Using the data below, repeat all of it precisely.

* BEGIN Data to process *

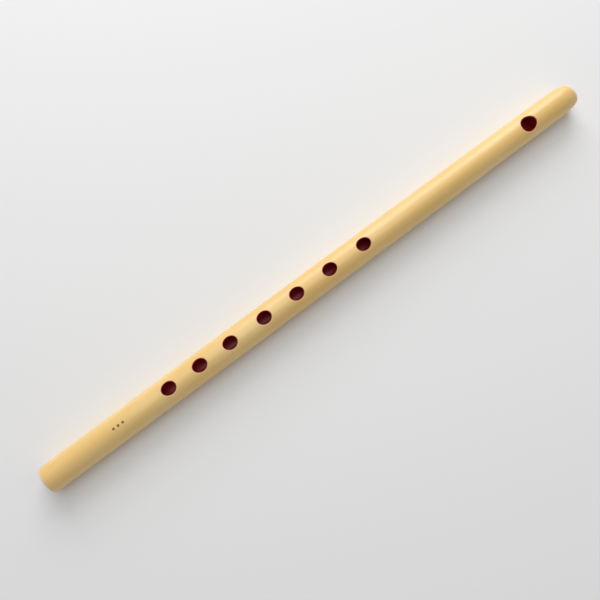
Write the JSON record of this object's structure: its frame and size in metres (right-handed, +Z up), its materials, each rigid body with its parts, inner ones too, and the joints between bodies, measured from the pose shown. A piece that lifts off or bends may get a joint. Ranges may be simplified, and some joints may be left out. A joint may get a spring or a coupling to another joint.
{
  "type": "bamboo transverse flute",
  "caption": "Slim plain bamboo transverse flute: smooth tapering tube open at the foot, stopped and rounded at the head, with a blow hole and a row of oval finger holes lined in dark red lacquer.",
  "frame": {"origin": "on the surface the flute lies on, under the middle of its length", "axes": "+X along the flute from the foot end to the head end, +Z up out of the finger holes"},
  "size_m": [0.4, 0.018, 0.018],
  "materials": {
    "bamboo": "smooth satin bamboo skin, pale yellow, with fine lengthwise fibres",
    "lacquer": "dark red brushed lacquer, glossy",
    "beeswax": "cast wax, satin",
    "cork": "cut cork, matt",
    "plug_wood": "sanded end grain, matt"
  },
  "bodies": {
    "root": {"bamboo_culm": "bamboo", "lacquer_lining": "lacquer", "wax_seal": "beeswax", "cork_stopper": "cork", "head_plug": "plug_wood"}
  },
  "joints": []
}
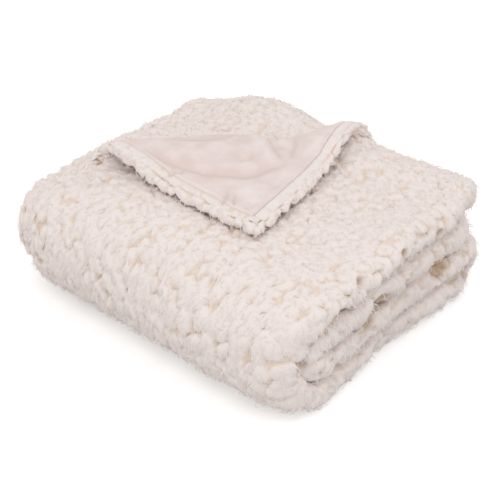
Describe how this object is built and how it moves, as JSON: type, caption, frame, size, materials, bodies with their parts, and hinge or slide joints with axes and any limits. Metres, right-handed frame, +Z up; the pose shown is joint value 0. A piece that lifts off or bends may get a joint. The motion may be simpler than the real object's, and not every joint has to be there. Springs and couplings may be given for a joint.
{
  "type": "folded fluffy throw blanket",
  "caption": "Fluffy throw blanket with a smooth backing, folded into a thick rectangular bundle with the free corner of its top ply turned back.",
  "frame": {"origin": "middle of the bundle's outline, on the flat underside that it lies on", "axes": "+Z up, +X along the bundle's long side, towards the end that shows the folded layers, +Y from its outer wrap to its far side"},
  "size_m": [0.4627, 0.3947, 0.1911],
  "materials": {
    "fluffy_pile": "high clumped pile, matt",
    "smooth_plush": "short brushed plush with a soft sheen"
  },
  "bodies": {
    "root": {"fluffy_face": "fluffy_pile", "smooth_backing": "smooth_plush"}
  },
  "joints": []
}
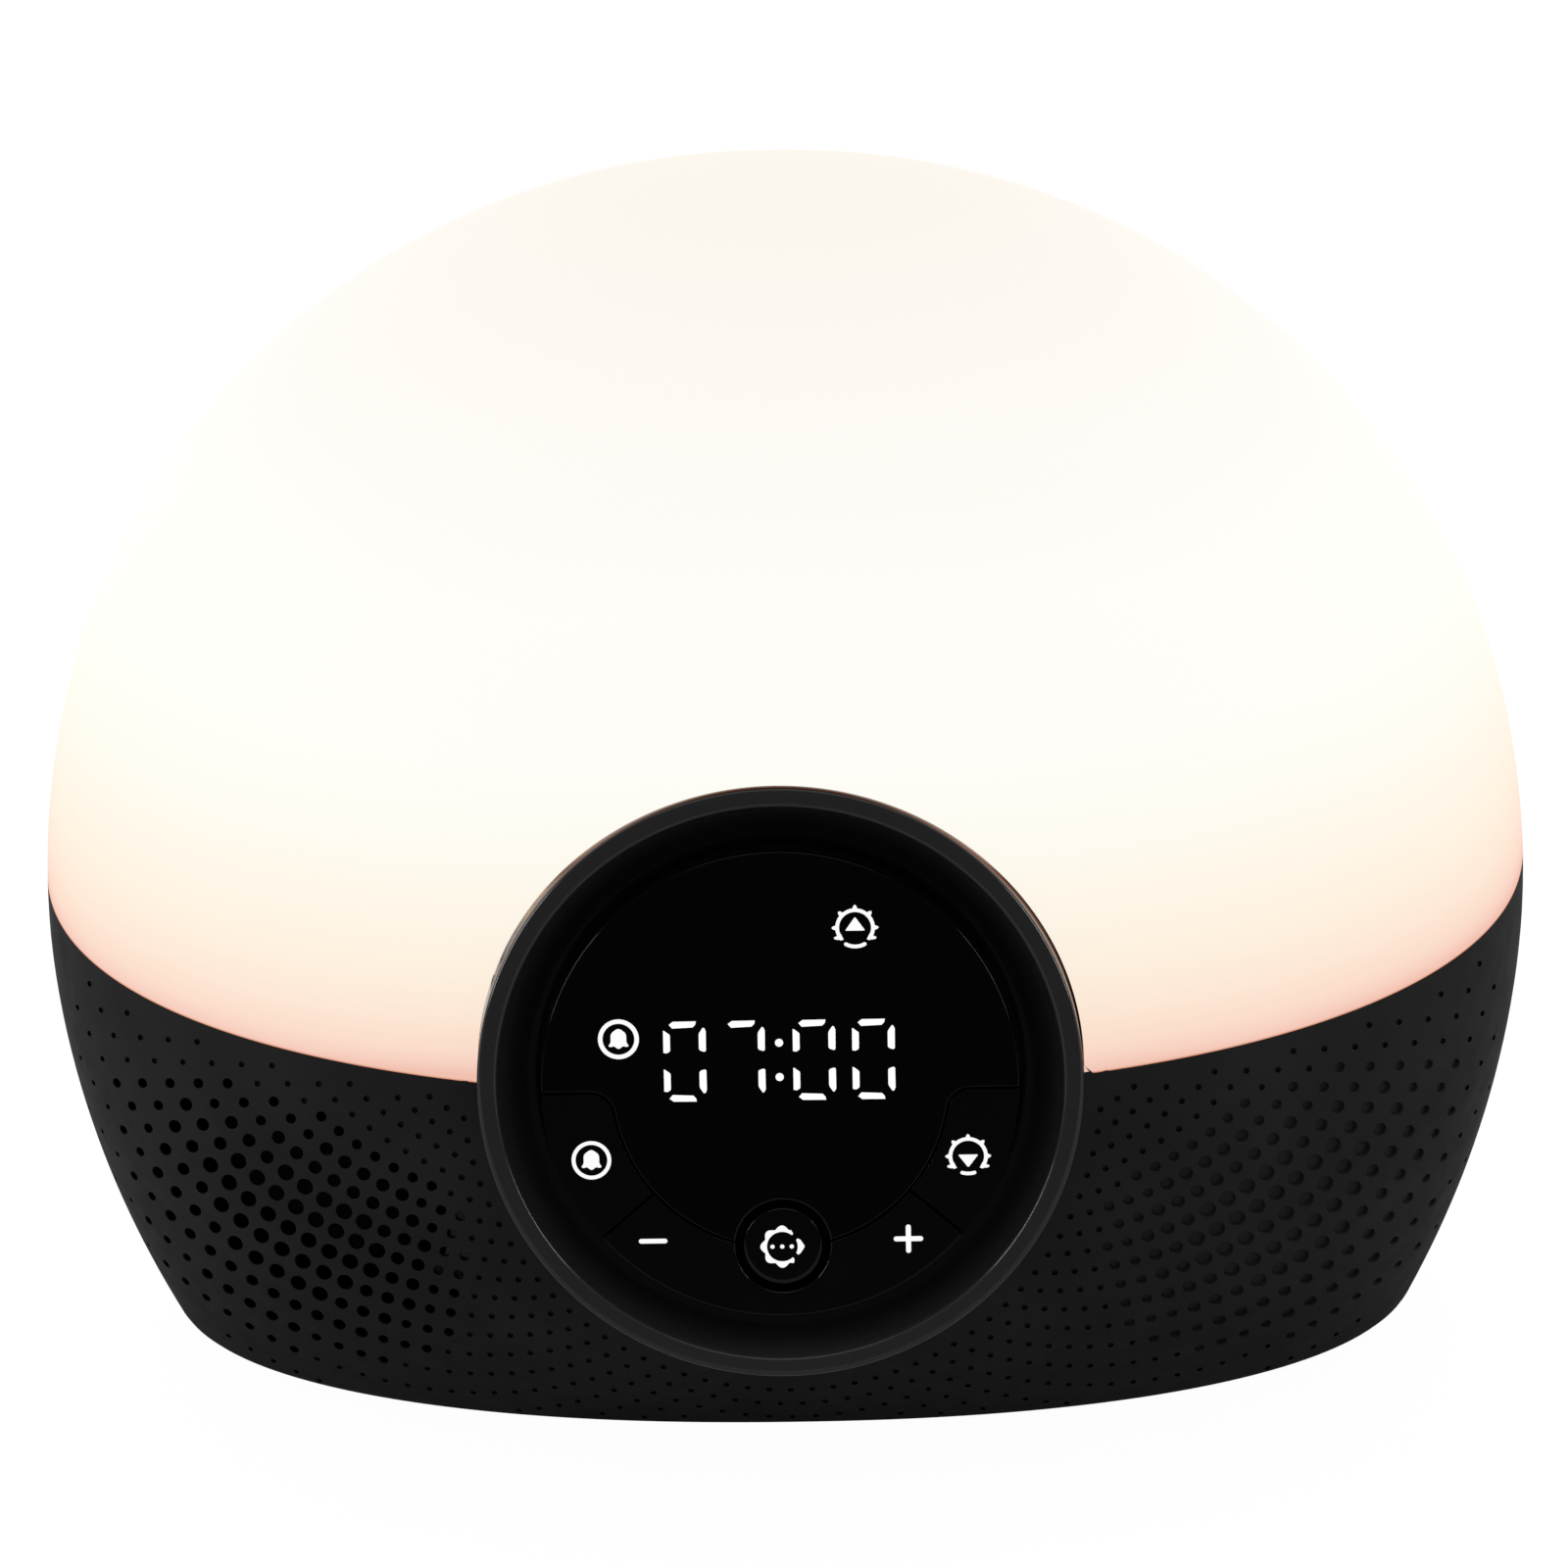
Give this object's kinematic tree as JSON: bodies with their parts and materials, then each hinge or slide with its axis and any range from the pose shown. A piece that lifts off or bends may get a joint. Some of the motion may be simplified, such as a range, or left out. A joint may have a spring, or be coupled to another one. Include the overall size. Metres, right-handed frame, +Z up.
{
  "type": "sunrise alarm clock",
  "caption": "Sunrise alarm clock: a frosted lamp dome on a perforated base, with a tilted round dial in a dished ring and pressable keys.",
  "frame": {"origin": "on the table plane, under the centre of the overall box", "axes": "+Z up, the dial faces -Y, +X to the right as the clock is read"},
  "size_m": [0.21, 0.1235, 0.181],
  "materials": {
    "frosted_diffuser": "frosted translucent white, lit warm from inside",
    "black_plastic": "fine matte texture",
    "ring_plastic": "satin",
    "dial_gloss": "polished dark tint",
    "key_plastic": "polished",
    "carrier_plastic": "satin",
    "white_plastic": "satin reflector white",
    "white_board": "white solder mask",
    "green_board": "solder mask",
    "led_lens": "clear warm lens",
    "lit_segments": "lit white",
    "display_black": "flat black",
    "component_black": "moulded",
    "ribbon_plastic": "flat cable",
    "screw_steel": "zinc plated",
    "switch_metal": "stamped",
    "speaker_metal": "stamped and plated",
    "speaker_cone": "pressed fibre",
    "foot_rubber": "matte"
  },
  "bodies": {
    "body": {"diffuser_dome": "frosted_diffuser", "base_shell": "black_plastic", "bottom_plate": "black_plastic", "rubber_feet": "foot_rubber", "base_screws": "screw_steel", "lamp_tray": "white_plastic", "lamp_board": "white_board", "lamp_leds": "led_lens", "lamp_board_screws": "screw_steel", "lamp_ribbon": "ribbon_plastic", "bezel_ring": "ring_plastic", "face_housing": "black_plastic", "bezel_screws": "screw_steel", "housing_screws": "screw_steel", "dial_window": "dial_gloss", "key_carrier": "carrier_plastic", "display_board": "green_board", "tact_switches": "switch_metal", "digit_display": "display_black", "digit_segments": "lit_segments", "display_spacer": "white_plastic", "indicator_lights": "lit_segments", "display_board_screws": "screw_steel", "front_ribbon": "ribbon_plastic", "main_board": "green_board", "board_parts": "component_black", "power_jack": "component_black", "main_board_screws": "screw_steel", "speaker_frame": "speaker_metal", "speaker_cone": "speaker_cone", "speaker_magnet": "speaker_metal", "speaker_gasket": "foot_rubber", "speaker_screws": "screw_steel"},
    "alarm_key": {"alarm_key": "key_plastic"},
    "rocker": {"minus_plus_rocker": "key_plastic"},
    "menu_key": {"menu_key": "key_plastic"},
    "sunset_key": {"sunset_key": "key_plastic"}
  },
  "joints": [
    {"name": "alarm_press", "type": "slide", "parent": "body", "child": "alarm_key", "axis": [0, 0.9636, -0.2672], "range_m": [0, 0.0004], "stiffness_N_per_m": 450, "springref_m": -0.0006},
    {"name": "menu_press", "type": "slide", "parent": "body", "child": "menu_key", "axis": [0, 0.9636, -0.2672], "range_m": [0, 0.0004], "stiffness_N_per_m": 450, "springref_m": -0.0006},
    {"name": "sunset_press", "type": "slide", "parent": "body", "child": "sunset_key", "axis": [0, 0.9636, -0.2672], "range_m": [0, 0.0004], "stiffness_N_per_m": 450, "springref_m": -0.0006},
    {"name": "minus_plus_rock", "type": "hinge", "parent": "body", "child": "rocker", "pos_m": [0, -0.05214, 0.05898], "axis": [0, 0.2672, 0.9636], "range_deg": [-1.2, 1.2], "stiffness_Nm_per_rad": 0.08}
  ]
}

* END Data to process *

# Complete response
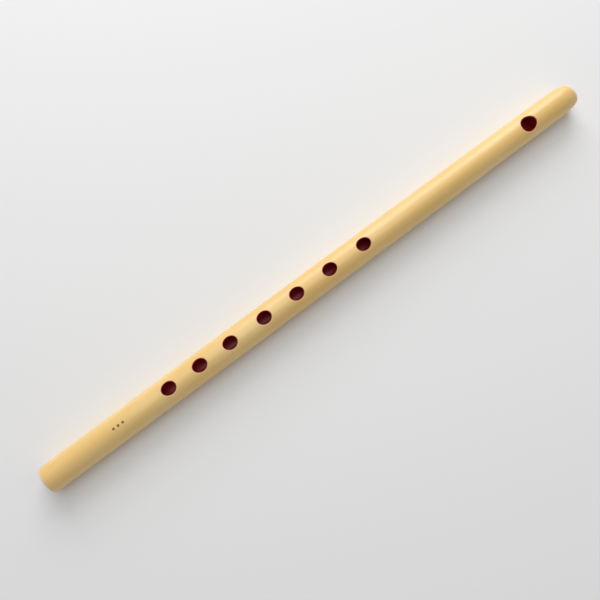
Write the JSON record of this object's structure: its frame and size in metres (right-handed, +Z up), its materials, each rigid body with its parts, inner ones too, and the joints between bodies, measured from the pose shown. A piece that lifts off or bends may get a joint. Ranges may be simplified, and some joints may be left out. A joint may get a spring or a coupling to another joint.
{
  "type": "bamboo transverse flute",
  "caption": "Slim plain bamboo transverse flute: smooth tapering tube open at the foot, stopped and rounded at the head, with a blow hole and a row of oval finger holes lined in dark red lacquer.",
  "frame": {"origin": "on the surface the flute lies on, under the middle of its length", "axes": "+X along the flute from the foot end to the head end, +Z up out of the finger holes"},
  "size_m": [0.4, 0.018, 0.018],
  "materials": {
    "bamboo": "smooth satin bamboo skin, pale yellow, with fine lengthwise fibres",
    "lacquer": "dark red brushed lacquer, glossy",
    "beeswax": "cast wax, satin",
    "cork": "cut cork, matt",
    "plug_wood": "sanded end grain, matt"
  },
  "bodies": {
    "root": {"bamboo_culm": "bamboo", "lacquer_lining": "lacquer", "wax_seal": "beeswax", "cork_stopper": "cork", "head_plug": "plug_wood"}
  },
  "joints": []
}
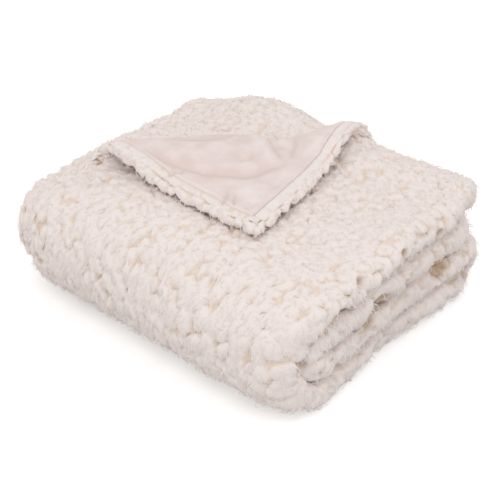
Describe how this object is built and how it moves, as JSON: type, caption, frame, size, materials, bodies with their parts, and hinge or slide joints with axes and any limits. Metres, right-handed frame, +Z up; the pose shown is joint value 0. A piece that lifts off or bends may get a joint. The motion may be simpler than the real object's, and not every joint has to be there. Springs and couplings may be given for a joint.
{
  "type": "folded fluffy throw blanket",
  "caption": "Fluffy throw blanket with a smooth backing, folded into a thick rectangular bundle with the free corner of its top ply turned back.",
  "frame": {"origin": "middle of the bundle's outline, on the flat underside that it lies on", "axes": "+Z up, +X along the bundle's long side, towards the end that shows the folded layers, +Y from its outer wrap to its far side"},
  "size_m": [0.4627, 0.3947, 0.1911],
  "materials": {
    "fluffy_pile": "high clumped pile, matt",
    "smooth_plush": "short brushed plush with a soft sheen"
  },
  "bodies": {
    "root": {"fluffy_face": "fluffy_pile", "smooth_backing": "smooth_plush"}
  },
  "joints": []
}
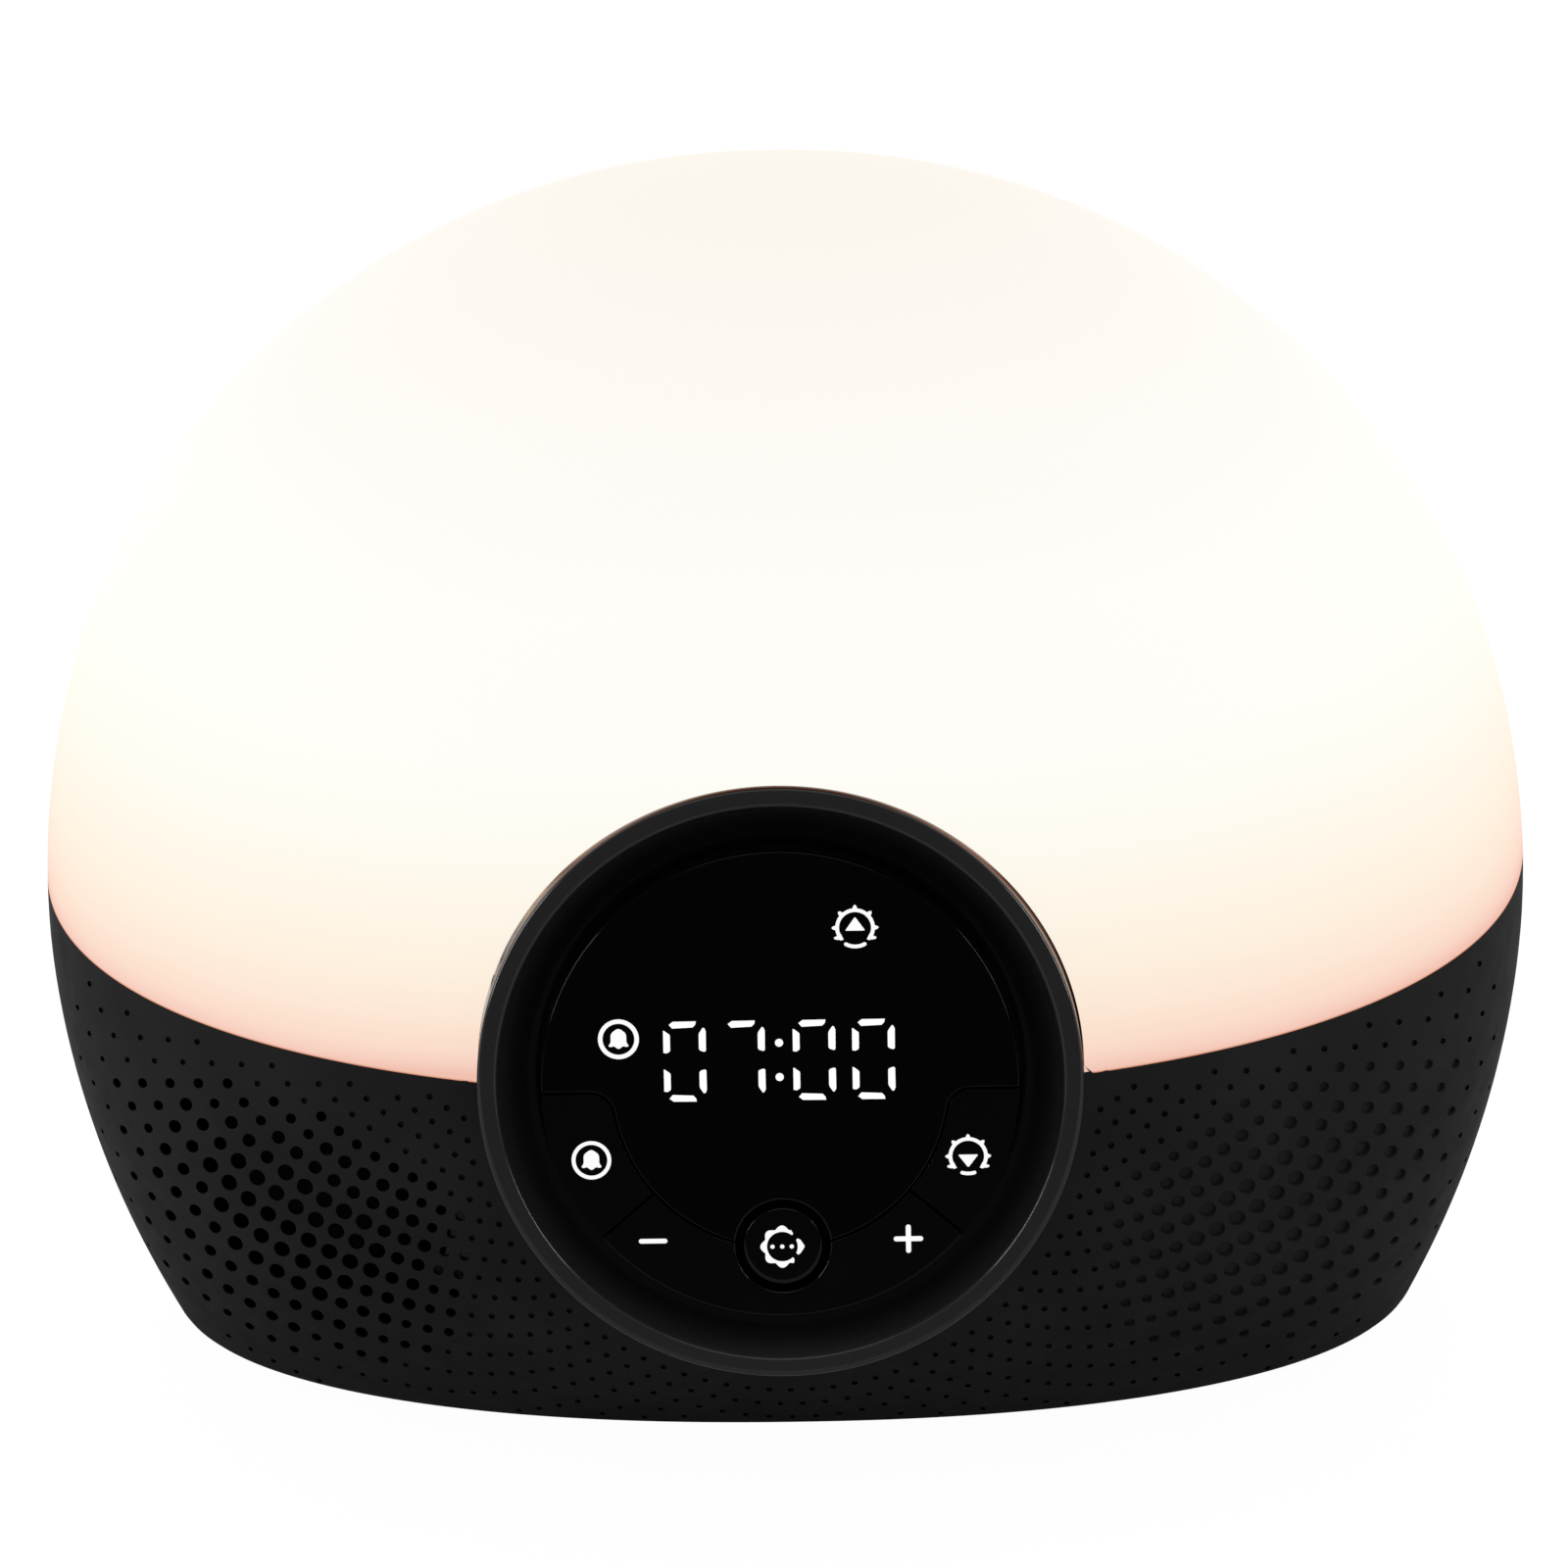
Give this object's kinematic tree as JSON: bodies with their parts and materials, then each hinge or slide with its axis and any range from the pose shown. A piece that lifts off or bends may get a joint. Some of the motion may be simplified, such as a range, or left out. A joint may have a spring, or be coupled to another one. Include the overall size. Metres, right-handed frame, +Z up.
{
  "type": "sunrise alarm clock",
  "caption": "Sunrise alarm clock: a frosted lamp dome on a perforated base, with a tilted round dial in a dished ring and pressable keys.",
  "frame": {"origin": "on the table plane, under the centre of the overall box", "axes": "+Z up, the dial faces -Y, +X to the right as the clock is read"},
  "size_m": [0.21, 0.1235, 0.181],
  "materials": {
    "frosted_diffuser": "frosted translucent white, lit warm from inside",
    "black_plastic": "fine matte texture",
    "ring_plastic": "satin",
    "dial_gloss": "polished dark tint",
    "key_plastic": "polished",
    "carrier_plastic": "satin",
    "white_plastic": "satin reflector white",
    "white_board": "white solder mask",
    "green_board": "solder mask",
    "led_lens": "clear warm lens",
    "lit_segments": "lit white",
    "display_black": "flat black",
    "component_black": "moulded",
    "ribbon_plastic": "flat cable",
    "screw_steel": "zinc plated",
    "switch_metal": "stamped",
    "speaker_metal": "stamped and plated",
    "speaker_cone": "pressed fibre",
    "foot_rubber": "matte"
  },
  "bodies": {
    "body": {"diffuser_dome": "frosted_diffuser", "base_shell": "black_plastic", "bottom_plate": "black_plastic", "rubber_feet": "foot_rubber", "base_screws": "screw_steel", "lamp_tray": "white_plastic", "lamp_board": "white_board", "lamp_leds": "led_lens", "lamp_board_screws": "screw_steel", "lamp_ribbon": "ribbon_plastic", "bezel_ring": "ring_plastic", "face_housing": "black_plastic", "bezel_screws": "screw_steel", "housing_screws": "screw_steel", "dial_window": "dial_gloss", "key_carrier": "carrier_plastic", "display_board": "green_board", "tact_switches": "switch_metal", "digit_display": "display_black", "digit_segments": "lit_segments", "display_spacer": "white_plastic", "indicator_lights": "lit_segments", "display_board_screws": "screw_steel", "front_ribbon": "ribbon_plastic", "main_board": "green_board", "board_parts": "component_black", "power_jack": "component_black", "main_board_screws": "screw_steel", "speaker_frame": "speaker_metal", "speaker_cone": "speaker_cone", "speaker_magnet": "speaker_metal", "speaker_gasket": "foot_rubber", "speaker_screws": "screw_steel"},
    "alarm_key": {"alarm_key": "key_plastic"},
    "rocker": {"minus_plus_rocker": "key_plastic"},
    "menu_key": {"menu_key": "key_plastic"},
    "sunset_key": {"sunset_key": "key_plastic"}
  },
  "joints": [
    {"name": "alarm_press", "type": "slide", "parent": "body", "child": "alarm_key", "axis": [0, 0.9636, -0.2672], "range_m": [0, 0.0004], "stiffness_N_per_m": 450, "springref_m": -0.0006},
    {"name": "menu_press", "type": "slide", "parent": "body", "child": "menu_key", "axis": [0, 0.9636, -0.2672], "range_m": [0, 0.0004], "stiffness_N_per_m": 450, "springref_m": -0.0006},
    {"name": "sunset_press", "type": "slide", "parent": "body", "child": "sunset_key", "axis": [0, 0.9636, -0.2672], "range_m": [0, 0.0004], "stiffness_N_per_m": 450, "springref_m": -0.0006},
    {"name": "minus_plus_rock", "type": "hinge", "parent": "body", "child": "rocker", "pos_m": [0, -0.05214, 0.05898], "axis": [0, 0.2672, 0.9636], "range_deg": [-1.2, 1.2], "stiffness_Nm_per_rad": 0.08}
  ]
}